Several studies in the Occupational Medicine Journal analysing significant injuries to Australian veterinarians have concluded that we face “an unacceptably high risk of injury”. It was found that vets face a nine times greater risk of serious injury when compared to human medical practitioners.
In the preceding 12 months, 48% of vets reported a skin penetrating dog bite, whilst 67% reported a serious cat bite or scratch. Of the total significant injuries recorded, 66% were attributable to bites. The most common site of injury was the hand followed by the upper limb but worryingly 12% were facial injuries resulting in open wounds that required hospitalisation and surgery, including two partial nasal amputations.
Cat bites can be particularly dangerous. Most cats carry pathogenic bacteria in their mouths [Pasteurella, Streptococci and Fusobacterium spp] which can be deeply implanted at the time of bite increasing risks of septicaemia, septic arthritis and amputation even with early antibiotic therapy.
The authors concluded that the studies indicated a “frequent lack of use of safety precautions” and that “muzzling dogs and cats should be considered more frequently in veterinary practice”.
Toughen Up Sugarpuff?
Some owners are embarrassed or even upset when their pets are muzzled. Some even take the commonly performed risk reduction strategy as a personal slight. Vets do not muzzle every pet. They make a visual behavioural assessment and are well trained to read body language for evidence of heightened bite risk. They also keep accurate records of each pet’s adverse response to previous procedures. Placed temporarily muzzles pose no short or long term risk to pet or owner.
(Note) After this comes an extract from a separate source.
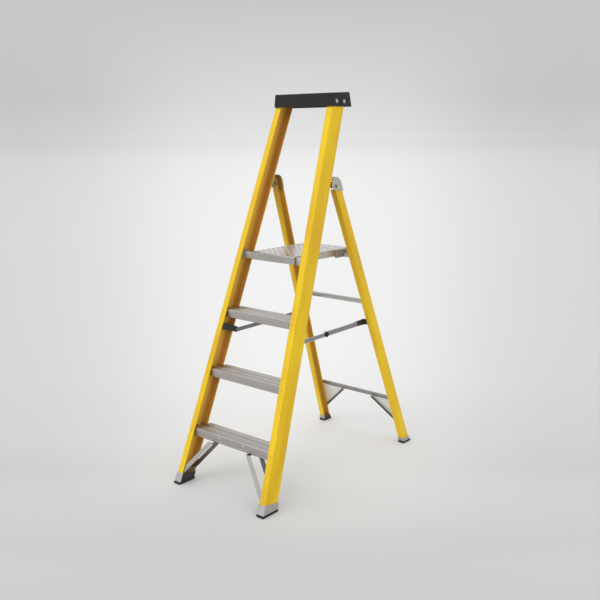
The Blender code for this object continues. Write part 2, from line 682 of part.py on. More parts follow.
# side skirts are a little shallower than the front lip and stop ahead of the support bar
side_cut = [(DECK_FRONT_Y + 0.0200, DECK_TOP_Z - DECK_LIP_H - 0.01),
            (DECK_FRONT_Y + 0.0240, DECK_TOP_Z - DECK_SKIRT_H),
            (0.1600, DECK_TOP_Z - DECK_SKIRT_H), (0.1690, DECK_TOP_Z - 0.0170),
            (DECK_REAR_Y + 0.02, DECK_TOP_Z - 0.0170),
            (DECK_REAR_Y + 0.02, DECK_TOP_Z - DECK_LIP_H - 0.01)]
cut(deck, slab("cut_deck_side", side_cut, -0.2, 0.2, ALU))
for label, s in SIDES:
    hole(deck, "cut_deck_" + label, PLATFORM_PIVOT, 0.0054, s * 0.10, s * 0.15)

# hat-section stiffener under the middle of the deck
hat = [(-0.0420, 0.0), (-0.0420, -0.0020), (-0.0240, -0.0020), (-0.0170, -0.0180),
       (0.0170, -0.0180), (0.0240, -0.0020), (0.0420, -0.0020), (0.0420, 0.0),
       (0.0228, 0.0), (0.0158, -0.0160), (-0.0158, -0.0160), (-0.0228, 0.0)]
under = DECK_TOP_Z - DECK_WALL - GAP
loft("platform_stiffener", [[(x, y, under + h) for x, h in hat]
                            for y in (DECK_FRONT_Y + 0.0040, DECK_REAR_Y - 0.0040)], ALU)

bar_mid = BAR_SUPPORT[0]
bar_top = bar_mid + BAR_SUPPORT[1] / 2
bar_bottom = bar_mid - BAR_SUPPORT[1] / 2
bar_front_y = rear_y(bar_top) + REAR_DEPTH + 0.0006
bar_rear_y = rear_y(bar_bottom) + REAR_DEPTH + 0.0006 + BAR_DEPTH
for label, s in SIDES:
    # hook that rests on the support bar and hangs down behind it
    seat = bar_top + GAP
    outline = [(0.0960, DECK_TOP_Z - 0.0060), (0.0960, DECK_TOP_Z - 0.0340),
               (0.1000, DECK_TOP_Z - 0.0380), (0.1590, DECK_TOP_Z - 0.0380),
               (0.1630, DECK_TOP_Z - 0.0340), (0.1650, seat), (bar_rear_y + 0.0020, seat),
               (bar_rear_y + 0.0020, bar_bottom - 0.0010),
               (bar_rear_y + 0.0100, bar_bottom - 0.0010), (bar_rear_y + 0.0130, bar_bottom + 0.0040),
               (bar_rear_y + 0.0130, DECK_TOP_Z - 0.0060)]
    slab("platform_hook_" + label, outline, s * (DECK_HALF_W + GAP),
         s * (DECK_HALF_W + 0.0040), BLACK)

    # black block in the front channel, with the grey hanger that carries the deck
    rings = []
    z0, z1 = 0.9550, 0.9850
    for z in (z0, z1):
        y0 = front_y(z) + 0.0042 + 0.0008
        y1 = y0 + 0.0400
        x_in, x_out = half_width(z1) - FRONT_FLANGE + 0.0010, half_width(z) - STILE_WALL - 0.0006
        rings.append([(s * x_in, y0, z), (s * x_out, y0, z), (s * x_out, y1, z), (s * x_in, y1, z)])
    loft("platform_mount_" + label, rings, ALU)
    py, pz = PLATFORM_PIVOT
    body = fillet([(py - 0.0190, z0 - 0.0060), (py + 0.0170, z0 - 0.0060), (py + 0.0170, z1 - 0.0040),
                   (py - 0.0190, z1 - 0.0040)], 0.0040, 3)
    hanger = slab("platform_hanger_" + label, body, s * 0.1272,
                  s * (half_width(z1) - FRONT_FLANGE + 0.0010 - GAP), ALU)
    hole(hanger, "cut_hanger_" + label, PLATFORM_PIVOT, 0.0054, s * 0.12, s * 0.1530)
    turned("platform_pin_" + label, PLATFORM_PIVOT,
           [(s * 0.1175, 0.0060), (s * 0.1183, 0.0082), (s * 0.1214, 0.0082),
            (s * 0.1214, 0.0050), (s * 0.1520, 0.0050)], STEEL)


# ----------------------------------------------------------------- moving groups
def group(name, point, members):
    """Empty on a joint's axis that carries the pieces which move with it."""
    empty = bpy.data.objects.new(name, None)
    empty.empty_display_size = 0.03
    empty.location = (0.0, point[0], point[1])
    bpy.context.scene.collection.objects.link(empty)
    bpy.context.view_layer.update()
    for member in members:
        obj = bpy.data.objects[member]
        obj.parent = empty
        obj.matrix_parent_inverse = empty.matrix_world.inverted()
    return empty


both = ("left", "right")
group("hinge_rear_frame", MAIN_PIVOT,
      ["rear_crossbar_lower", "rear_crossbar_upper", "platform_support_bar"] +
      [base + side for base in ("rear_stile_", "rear_shoe_", "rear_sole_", "rear_gusset_",
                                "pivot_bracket_", "pivot_bolt_", "stay_bracket_rear_",
                                "stay_pin_rear_") for side in both])
group("hinge_platform", PLATFORM_PIVOT,
      ["platform_deck", "platform_stiffener"] + ["platform_hook_" + side for side in both])
for side in both:
    group("hinge_stay_front_" + side, STAY_FRONT_PIVOT,
          ["stay_front_arm_" + side, "knuckle_head_" + side])
    group("hinge_stay_rear_" + side, STAY_REAR_PIVOT,
          ["stay_rear_arm_" + side, "knuckle_tail_" + side])
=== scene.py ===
"""Looks of the platform step ladder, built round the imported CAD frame.

Metres, row frame: +X right of someone facing the treads, +Y from the treads to the rear
frame, +Z up, origin on the floor in the middle of the footprint.
"""
import json
import math
import random

import bmesh
import bpy
from mathutils import Matrix, Vector

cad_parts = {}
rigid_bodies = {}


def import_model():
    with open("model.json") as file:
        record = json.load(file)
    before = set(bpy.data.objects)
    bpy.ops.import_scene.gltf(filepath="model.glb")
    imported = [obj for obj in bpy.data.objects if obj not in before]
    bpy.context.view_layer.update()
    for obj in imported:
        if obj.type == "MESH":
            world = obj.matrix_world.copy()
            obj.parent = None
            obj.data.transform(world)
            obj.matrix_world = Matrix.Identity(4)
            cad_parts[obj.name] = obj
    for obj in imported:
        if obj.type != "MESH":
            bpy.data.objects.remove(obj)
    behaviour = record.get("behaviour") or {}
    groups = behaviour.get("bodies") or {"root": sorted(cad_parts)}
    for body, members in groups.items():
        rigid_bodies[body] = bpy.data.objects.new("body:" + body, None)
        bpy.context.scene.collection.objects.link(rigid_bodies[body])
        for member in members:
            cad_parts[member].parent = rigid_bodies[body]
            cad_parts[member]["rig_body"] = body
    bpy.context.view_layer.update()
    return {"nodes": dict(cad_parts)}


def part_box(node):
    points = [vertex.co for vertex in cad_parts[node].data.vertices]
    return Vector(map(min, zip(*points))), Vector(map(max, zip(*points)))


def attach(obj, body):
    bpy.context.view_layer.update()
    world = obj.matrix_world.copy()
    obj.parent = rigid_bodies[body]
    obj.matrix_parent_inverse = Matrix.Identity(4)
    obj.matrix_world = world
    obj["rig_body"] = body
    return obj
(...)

Vets work closely with pets, many of whom are injured, in pain or anxious. They commonly perform procedures that require physical restraint and which, despite all attempts to minimise them, can cause pain or distress. Pain is a strong behavioural motivator mediated via the fear/anxiety emotional system and even “nice” dogs and cats will bite when sore.
So please be understanding if your local vet needs to muzzle your dog. Be assured they are not judging you. More likely they are following OHS guidelines, as dictated by their employer or insurance broker, or they may just want their hands and face to remain in functional working order.